◆ **Exercise**
The required output is a single number: how many lines of the material contain the string "Blender".

◆ **Extracted data**

»»

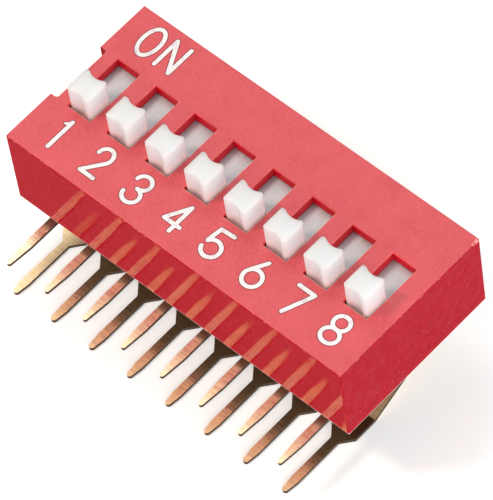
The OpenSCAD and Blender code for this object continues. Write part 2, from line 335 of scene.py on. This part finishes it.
def ink():
    """White ink, thin in places."""
    nodes = Nodes("white_ink")
    mm = nodes.place()
    nodes.shade({"Base Color": nodes.patches(mm, 2.6, (0.84, 0.74, 0.78), (0.97, 0.965, 0.97),
                                             at=(0.36, 0.46)),
                 "Roughness": nodes.uneven(mm, 0.40, 0.55, scale=10.0)})
    return nodes.material


RED_WALLS_PAINTED_SHADE = cover_walls()
BLACK = base_plastic()
WHITE = slider_plastic("white_moulded_plastic", (0.742, 0.875, 0.898), (0.772, 0.90, 0.923),
                       depth=2.2, rubbed=0.2, painted_glow=(1.0, 0.925, 0.88))
# darker, greyer copy of the same white moulding for the plates down in the slots: painted shade
PLATE_PAINTED_SHADE = slider_plastic("white_plate_painted_shade", (0.655, 0.722, 0.75), (0.735, 0.792, 0.82),
                       depth=0.5, rubbed=0.35)
# nearly black copy of the gold for the leads' cut sides and tips: painted shade
CUT_EDGE_PAINTED_SHADE = gold("strip_edge_painted_shade", (0.085, 0.057, 0.036), (0.12, 0.08, 0.05), 0.42)
LEAD = gold("gold_plated_strip", (0.83, 0.66, 0.38), (0.90, 0.72, 0.41), 0.285,
            thin=(0.97, 0.84, 0.52))
# the front row in a paler, brighter copy of the same plating: painted light
FRONT_LEAD_PAINTED_LIGHT = gold("front_gold_strip_painted_light", (0.92, 0.765, 0.48), (0.98, 0.82, 0.52), 0.31,
                   thin=(1.0, 0.95, 0.68))
# rougher for the first rear lead, and a little darker and less yellow than the others: painted shade
SOFT_LEAD_PAINTED_SHADE = gold("soft_gold_strip_painted_shade", (0.83, 0.63, 0.37), (0.90, 0.69, 0.40), 0.36)
# rough where rear leads slant under the housing, with a paler tone that paints in the light they show
# there
MATT_PAINTED_LIGHT = gold("matt_bent_strip_painted_light", (0.94, 0.68, 0.40), (0.99, 0.74, 0.45), 0.68)
SPRING = gold("gold_plated_spring", (0.70, 0.52, 0.27), (0.76, 0.57, 0.30), 0.22)
INK = ink()
OUTLINE_SHADE = legend_shade_outline()


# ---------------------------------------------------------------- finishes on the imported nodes

# finishes by the first word of a node's name, and of one node by its whole name
LOOKS = {"cover": RED_WALLS_PAINTED_SHADE, "base": BLACK, "slider": WHITE, "contact": SPRING,
         "front": FRONT_LEAD_PAINTED_LIGHT, "rear": LEAD, "rear_terminal_1": SOFT_LEAD_PAINTED_SHADE}
SMOOTH_ANGLE = math.radians(32)

# limits on the Z of a face's normal, which has a length of 1
STEEP = 0.3  # walls are below it
ROUNDED = 0.6  # on a rounded edge, what is above it counts as the top
LEVEL = 0.9  # level faces are above it

# limits on its X or Y
SIDEWAYS = 0.3  # a face looks along an axis where its normal has more than this along it
FORWARD = -0.2  # a slanting face looks towards -Y below it

# places in millimetres
TOP_BAND = 0.1  # how far below the top the cover's upper rims reach
SLANT_FROM = 1  # Y, beyond which a rear lead slants under the housing
TIPS_FROM = -1  # Y, before which a wall on a lead is its tip


def place_key(mesh, vertex):
    """Place of a vertex to a tenth of a micrometre, the same for vertices that coincide."""
    return tuple(round(c / MM, 4) for c in mesh.vertices[vertex].co)


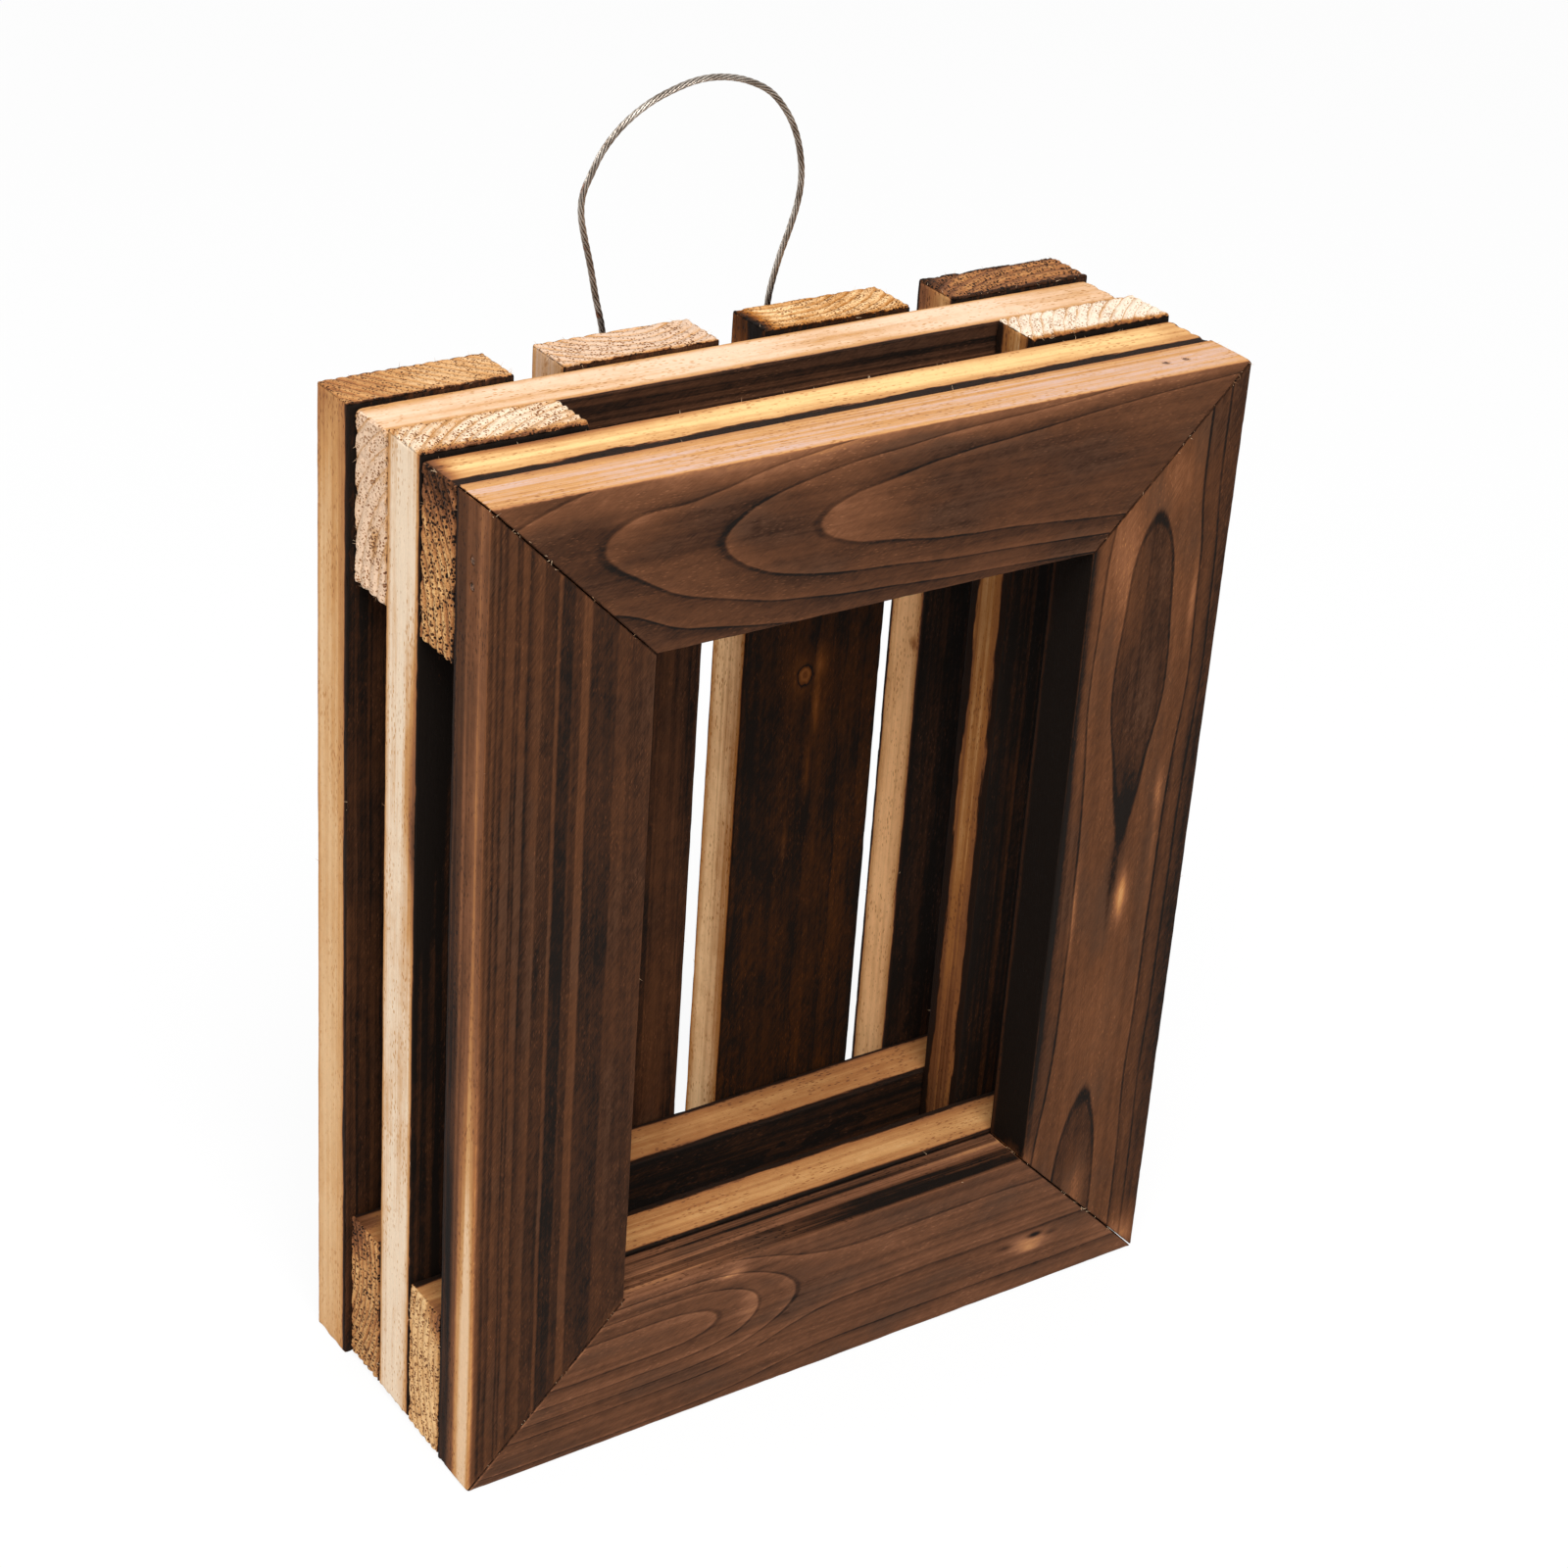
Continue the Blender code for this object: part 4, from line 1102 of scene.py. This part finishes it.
def plank_tree():
    """A plank of any size, upright or lying, rounded, torn at its ends and chipped."""
    start = new_geometry_tree("sawn_plank", {
        "Size": "Vector", "Centre": "Vector", "Upright": "Float", "Mitre": "Float",
        "Seed": "Vector", "Arris": "Float", "Heart": "Vector", "Ring Spacing": "Float",
        "End Roughness": "Float", "Chips": "Float", "Fuzz": "Float", "Material": "Material"})
    half = start.output("Size") * 0.5
    arris_mean, seed = start.output("Arris"), start.output("Seed")
    upright_sign = start.output("Upright") * 2.0 - 1.0
    grid = start.node("GeometryNodeMeshCube",
                      inputs={"Size": (2.0, 2.0, 2.0), "Vertices X": PLANK_GRID[0],
                              "Vertices Y": PLANK_GRID[1], "Vertices Z": PLANK_GRID[2]})
    even = start.node("GeometryNodeInputPosition")
    gathered = even * (1 - GRID_GATHER) + even.math("SINE", even * (pi / 2)) * GRID_GATHER
    place = gathered * half
    a, b, c = split(place)
    half_a, half_b, half_c = split(half)

    depth = c * upright_sign + half_c
    across, before = split(start.output("Heart"))[:2]
    away = from_heart(b, depth, across, before, ring_waver(a, b, depth, seed))
    ridge = away.math("FRACT", away / start.output("Ring Spacing"))
    groove = (ridge * 2.0 - 1.0) ** 2.0
    near_end = rise(half_a - abs(a), 4.0, 1.0) * start.output("End Roughness")
    arris = arris_mean * (0.55 + 0.9 * noise(place / (9.0, 5.0, 5.0) + seed))
    arris = arris + groove * near_end * 0.5
    core = place.math("MAXIMUM", place.math("MINIMUM", place, half - arris), arris - half)
    outward = place.math("NORMALIZE", place - core)
    ux, uy, uz = split(abs(outward))
    on_arris = rise(most(most(ux, uy), uz), 0.985, 0.80)
    on_end = rise(half_a - abs(a), 1.2, 0.3)

    grain = noise(join(a / 30.0, b / 1.3, c / 1.3) + seed, detail=2.0) * 0.12
    bow = noise(join(a / 80.0, b / 24.0, c / 24.0) + seed) * 0.25
    torn = noise(join(a / 4.0, b / 1.3, c / 1.3) + seed, detail=2.0, roughness=0.6)
    torn = torn * 0.4 + rise(torn, 0.50, 0.72) * 0.4 + groove * 0.6
    chipped = rise(noise(join(a / 4.5, b / 2.4, c / 2.4) + seed, detail=2.0), 0.56, 0.70)
    chips = chipped * on_arris * start.output("Chips")
    pressed = between(on_end, grain + bow, torn * start.output("End Roughness")) + chips
    worn = core + outward * (arris - pressed)

    ra, rb, rc = split(worn)
    mitre = start.output("Mitre")
    slanted = ra * (1.0 - abs(mitre) * (half_b - mitre * rb) / half_a)
    placed = between(start.output("Upright"), join(slanted, -rc, rb), join(rb, rc, slanted))
    final = placed * MM + start.output("Centre")

    fray = on_arris * rise(noise(join(a / 7.0, b / 4.0, c / 4.0) + seed), 0.42, 0.70)
    fray = fray * (0.03 + most(on_end, start.output("Fuzz") * rise(c * upright_sign, 0.0, 4.0)))
    marked = stored(grid, "fray", fray)
    moved = marked.node("GeometryNodeSetPosition", inputs={"Geometry": marked, "Position": final})
    smooth = moved.node("GeometryNodeSetShadeSmooth", inputs={"Geometry": moved})
    return end_tree(smooth, start.output("Material"))


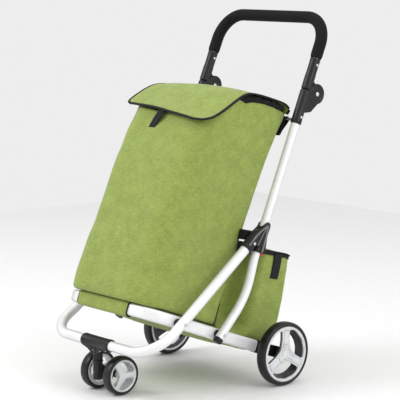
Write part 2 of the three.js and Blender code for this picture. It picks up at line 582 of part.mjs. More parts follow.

««

◆ **The reply**
3